> **Given instruction**: Output all of the data below exactly as given.

********************

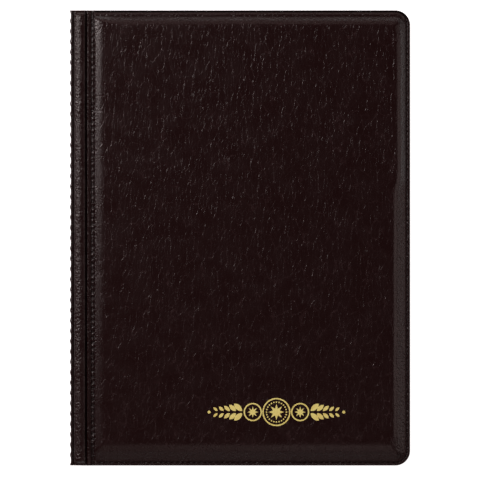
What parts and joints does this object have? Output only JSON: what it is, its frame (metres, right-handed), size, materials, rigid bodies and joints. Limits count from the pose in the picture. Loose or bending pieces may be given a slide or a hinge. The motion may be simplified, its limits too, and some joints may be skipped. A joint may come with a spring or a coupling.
{
  "type": "coin album",
  "caption": "Pocket coin album with padded leather-grain covers, a folding ribbed spine, clear pocket leaves and a gold foil emblem.",
  "frame": {"origin": "middle of the underside of the closed album, on the surface that it lies on", "axes": "+X from the spine to the fore-edge, +Y from the tail to the head, +Z from the back cover to the front cover"},
  "size_m": [0.1383, 0.185, 0.0174],
  "materials": {
    "cover_pvc": "satin",
    "lining_pvc": "matte",
    "greyboard": "matte",
    "foam": "matte",
    "gold_foil": "polished",
    "leaf_film": "gloss",
    "pocket_film": "gloss"
  },
  "bodies": {
    "rear_cover": {"rear_skin": "cover_pvc", "rear_foam_pad": "foam", "rear_board": "greyboard", "rear_lining": "lining_pvc"},
    "rear_strip": {"rear_strip_skin": "cover_pvc", "rear_strip_filler": "foam", "rear_strip_lining": "lining_pvc"},
    "spine": {"spine_skin": "cover_pvc", "spine_board": "greyboard", "spine_lining": "lining_pvc", "binding_strip": "lining_pvc"},
    "front_strip": {"front_strip_skin": "cover_pvc", "front_strip_filler": "foam", "front_strip_lining": "lining_pvc"},
    "front_cover": {"front_skin": "cover_pvc", "front_foam_pad": "foam", "front_board": "greyboard", "front_lining": "lining_pvc", "foil_emblem": "gold_foil"},
    "leaf_01": {"leaf_01_film": "leaf_film", "leaf_01_pockets": "pocket_film"},
    "leaf_02": {"leaf_02_film": "leaf_film", "leaf_02_pockets": "pocket_film"},
    "leaf_03": {"leaf_03_film": "leaf_film", "leaf_03_pockets": "pocket_film"},
    "leaf_04": {"leaf_04_film": "leaf_film", "leaf_04_pockets": "pocket_film"},
    "leaf_05": {"leaf_05_film": "leaf_film", "leaf_05_pockets": "pocket_film"},
    "leaf_06": {"leaf_06_film": "leaf_film", "leaf_06_pockets": "pocket_film"},
    "leaf_07": {"leaf_07_film": "leaf_film", "leaf_07_pockets": "pocket_film"},
    "leaf_08": {"leaf_08_film": "leaf_film", "leaf_08_pockets": "pocket_film"},
    "leaf_09": {"leaf_09_film": "leaf_film", "leaf_09_pockets": "pocket_film"},
    "leaf_10": {"leaf_10_film": "leaf_film", "leaf_10_pockets": "pocket_film"}
  },
  "joints": [
    {"name": "rear_groove_fold", "type": "hinge", "parent": "rear_cover", "child": "rear_strip", "pos_m": [-0.06005, 0, 0.00315], "axis": [0, -1, 0], "range_deg": [0, 80]},
    {"name": "spine_fold", "type": "hinge", "parent": "rear_strip", "child": "spine", "pos_m": [-0.0682, 0, 0.00315], "axis": [0, -1, 0], "range_deg": [0, 90]},
    {"name": "front_edge_fold", "type": "hinge", "parent": "spine", "child": "front_strip", "pos_m": [-0.0682, 0, 0.01425], "axis": [0, -1, 0], "range_deg": [0, 90]},
    {"name": "front_groove_fold", "type": "hinge", "parent": "front_strip", "child": "front_cover", "pos_m": [-0.06005, 0, 0.01425], "axis": [0, -1, 0], "range_deg": [0, 80]},
    {"name": "leaf_01_turn", "type": "hinge", "parent": "spine", "child": "leaf_01", "pos_m": [-0.0662, 0, 0.01307], "axis": [0, -1, 0], "range_deg": [0, 55]},
    {"name": "leaf_02_turn", "type": "hinge", "parent": "spine", "child": "leaf_02", "pos_m": [-0.0662, 0, 0.01208], "axis": [0, -1, 0], "range_deg": [0, 43]},
    {"name": "leaf_03_turn", "type": "hinge", "parent": "spine", "child": "leaf_03", "pos_m": [-0.0662, 0, 0.01107], "axis": [0, -1, 0], "range_deg": [0, 31]},
    {"name": "leaf_04_turn", "type": "hinge", "parent": "spine", "child": "leaf_04", "pos_m": [-0.0662, 0, 0.01008], "axis": [0, -1, 0], "range_deg": [0, 19]},
    {"name": "leaf_05_turn", "type": "hinge", "parent": "spine", "child": "leaf_05", "pos_m": [-0.0662, 0, 0.00907], "axis": [0, -1, 0], "range_deg": [0, 7]},
    {"name": "leaf_06_turn", "type": "hinge", "parent": "spine", "child": "leaf_06", "pos_m": [-0.0662, 0, 0.00808], "axis": [0, -1, 0], "range_deg": [-7, 0]},
    {"name": "leaf_07_turn", "type": "hinge", "parent": "spine", "child": "leaf_07", "pos_m": [-0.0662, 0, 0.00707], "axis": [0, -1, 0], "range_deg": [-19, 0]},
    {"name": "leaf_08_turn", "type": "hinge", "parent": "spine", "child": "leaf_08", "pos_m": [-0.0662, 0, 0.00607], "axis": [0, -1, 0], "range_deg": [-31, 0]},
    {"name": "leaf_09_turn", "type": "hinge", "parent": "spine", "child": "leaf_09", "pos_m": [-0.0662, 0, 0.00507], "axis": [0, -1, 0], "range_deg": [-43, 0]},
    {"name": "leaf_10_turn", "type": "hinge", "parent": "spine", "child": "leaf_10", "pos_m": [-0.0662, 0, 0.00407], "axis": [0, -1, 0], "range_deg": [-55, 0]}
  ],
  "couplings": [
    {"joint": "front_edge_fold", "follows": "spine_fold", "ratio": 1},
    {"joint": "leaf_01_turn", "follows": "spine_fold", "ratio": 0.6},
    {"joint": "leaf_02_turn", "follows": "spine_fold", "ratio": 0.46667},
    {"joint": "leaf_03_turn", "follows": "spine_fold", "ratio": 0.33333},
    {"joint": "leaf_04_turn", "follows": "spine_fold", "ratio": 0.2},
    {"joint": "leaf_05_turn", "follows": "spine_fold", "ratio": 0.066667},
    {"joint": "leaf_06_turn", "follows": "spine_fold", "ratio": -0.066667},
    {"joint": "leaf_07_turn", "follows": "spine_fold", "ratio": -0.2},
    {"joint": "leaf_08_turn", "follows": "spine_fold", "ratio": -0.33333},
    {"joint": "leaf_09_turn", "follows": "spine_fold", "ratio": -0.46667},
    {"joint": "leaf_10_turn", "follows": "spine_fold", "ratio": -0.6}
  ]
}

********************

> **Final answer**:
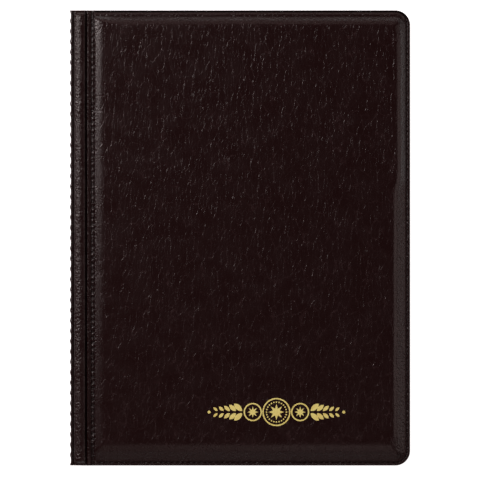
What parts and joints does this object have? Output only JSON: what it is, its frame (metres, right-handed), size, materials, rigid bodies and joints. Limits count from the pose in the picture. Loose or bending pieces may be given a slide or a hinge. The motion may be simplified, its limits too, and some joints may be skipped. A joint may come with a spring or a coupling.
{
  "type": "coin album",
  "caption": "Pocket coin album with padded leather-grain covers, a folding ribbed spine, clear pocket leaves and a gold foil emblem.",
  "frame": {"origin": "middle of the underside of the closed album, on the surface that it lies on", "axes": "+X from the spine to the fore-edge, +Y from the tail to the head, +Z from the back cover to the front cover"},
  "size_m": [0.1383, 0.185, 0.0174],
  "materials": {
    "cover_pvc": "satin",
    "lining_pvc": "matte",
    "greyboard": "matte",
    "foam": "matte",
    "gold_foil": "polished",
    "leaf_film": "gloss",
    "pocket_film": "gloss"
  },
  "bodies": {
    "rear_cover": {"rear_skin": "cover_pvc", "rear_foam_pad": "foam", "rear_board": "greyboard", "rear_lining": "lining_pvc"},
    "rear_strip": {"rear_strip_skin": "cover_pvc", "rear_strip_filler": "foam", "rear_strip_lining": "lining_pvc"},
    "spine": {"spine_skin": "cover_pvc", "spine_board": "greyboard", "spine_lining": "lining_pvc", "binding_strip": "lining_pvc"},
    "front_strip": {"front_strip_skin": "cover_pvc", "front_strip_filler": "foam", "front_strip_lining": "lining_pvc"},
    "front_cover": {"front_skin": "cover_pvc", "front_foam_pad": "foam", "front_board": "greyboard", "front_lining": "lining_pvc", "foil_emblem": "gold_foil"},
    "leaf_01": {"leaf_01_film": "leaf_film", "leaf_01_pockets": "pocket_film"},
    "leaf_02": {"leaf_02_film": "leaf_film", "leaf_02_pockets": "pocket_film"},
    "leaf_03": {"leaf_03_film": "leaf_film", "leaf_03_pockets": "pocket_film"},
    "leaf_04": {"leaf_04_film": "leaf_film", "leaf_04_pockets": "pocket_film"},
    "leaf_05": {"leaf_05_film": "leaf_film", "leaf_05_pockets": "pocket_film"},
    "leaf_06": {"leaf_06_film": "leaf_film", "leaf_06_pockets": "pocket_film"},
    "leaf_07": {"leaf_07_film": "leaf_film", "leaf_07_pockets": "pocket_film"},
    "leaf_08": {"leaf_08_film": "leaf_film", "leaf_08_pockets": "pocket_film"},
    "leaf_09": {"leaf_09_film": "leaf_film", "leaf_09_pockets": "pocket_film"},
    "leaf_10": {"leaf_10_film": "leaf_film", "leaf_10_pockets": "pocket_film"}
  },
  "joints": [
    {"name": "rear_groove_fold", "type": "hinge", "parent": "rear_cover", "child": "rear_strip", "pos_m": [-0.06005, 0, 0.00315], "axis": [0, -1, 0], "range_deg": [0, 80]},
    {"name": "spine_fold", "type": "hinge", "parent": "rear_strip", "child": "spine", "pos_m": [-0.0682, 0, 0.00315], "axis": [0, -1, 0], "range_deg": [0, 90]},
    {"name": "front_edge_fold", "type": "hinge", "parent": "spine", "child": "front_strip", "pos_m": [-0.0682, 0, 0.01425], "axis": [0, -1, 0], "range_deg": [0, 90]},
    {"name": "front_groove_fold", "type": "hinge", "parent": "front_strip", "child": "front_cover", "pos_m": [-0.06005, 0, 0.01425], "axis": [0, -1, 0], "range_deg": [0, 80]},
    {"name": "leaf_01_turn", "type": "hinge", "parent": "spine", "child": "leaf_01", "pos_m": [-0.0662, 0, 0.01307], "axis": [0, -1, 0], "range_deg": [0, 55]},
    {"name": "leaf_02_turn", "type": "hinge", "parent": "spine", "child": "leaf_02", "pos_m": [-0.0662, 0, 0.01208], "axis": [0, -1, 0], "range_deg": [0, 43]},
    {"name": "leaf_03_turn", "type": "hinge", "parent": "spine", "child": "leaf_03", "pos_m": [-0.0662, 0, 0.01107], "axis": [0, -1, 0], "range_deg": [0, 31]},
    {"name": "leaf_04_turn", "type": "hinge", "parent": "spine", "child": "leaf_04", "pos_m": [-0.0662, 0, 0.01008], "axis": [0, -1, 0], "range_deg": [0, 19]},
    {"name": "leaf_05_turn", "type": "hinge", "parent": "spine", "child": "leaf_05", "pos_m": [-0.0662, 0, 0.00907], "axis": [0, -1, 0], "range_deg": [0, 7]},
    {"name": "leaf_06_turn", "type": "hinge", "parent": "spine", "child": "leaf_06", "pos_m": [-0.0662, 0, 0.00808], "axis": [0, -1, 0], "range_deg": [-7, 0]},
    {"name": "leaf_07_turn", "type": "hinge", "parent": "spine", "child": "leaf_07", "pos_m": [-0.0662, 0, 0.00707], "axis": [0, -1, 0], "range_deg": [-19, 0]},
    {"name": "leaf_08_turn", "type": "hinge", "parent": "spine", "child": "leaf_08", "pos_m": [-0.0662, 0, 0.00607], "axis": [0, -1, 0], "range_deg": [-31, 0]},
    {"name": "leaf_09_turn", "type": "hinge", "parent": "spine", "child": "leaf_09", "pos_m": [-0.0662, 0, 0.00507], "axis": [0, -1, 0], "range_deg": [-43, 0]},
    {"name": "leaf_10_turn", "type": "hinge", "parent": "spine", "child": "leaf_10", "pos_m": [-0.0662, 0, 0.00407], "axis": [0, -1, 0], "range_deg": [-55, 0]}
  ],
  "couplings": [
    {"joint": "front_edge_fold", "follows": "spine_fold", "ratio": 1},
    {"joint": "leaf_01_turn", "follows": "spine_fold", "ratio": 0.6},
    {"joint": "leaf_02_turn", "follows": "spine_fold", "ratio": 0.46667},
    {"joint": "leaf_03_turn", "follows": "spine_fold", "ratio": 0.33333},
    {"joint": "leaf_04_turn", "follows": "spine_fold", "ratio": 0.2},
    {"joint": "leaf_05_turn", "follows": "spine_fold", "ratio": 0.066667},
    {"joint": "leaf_06_turn", "follows": "spine_fold", "ratio": -0.066667},
    {"joint": "leaf_07_turn", "follows": "spine_fold", "ratio": -0.2},
    {"joint": "leaf_08_turn", "follows": "spine_fold", "ratio": -0.33333},
    {"joint": "leaf_09_turn", "follows": "spine_fold", "ratio": -0.46667},
    {"joint": "leaf_10_turn", "follows": "spine_fold", "ratio": -0.6}
  ]
}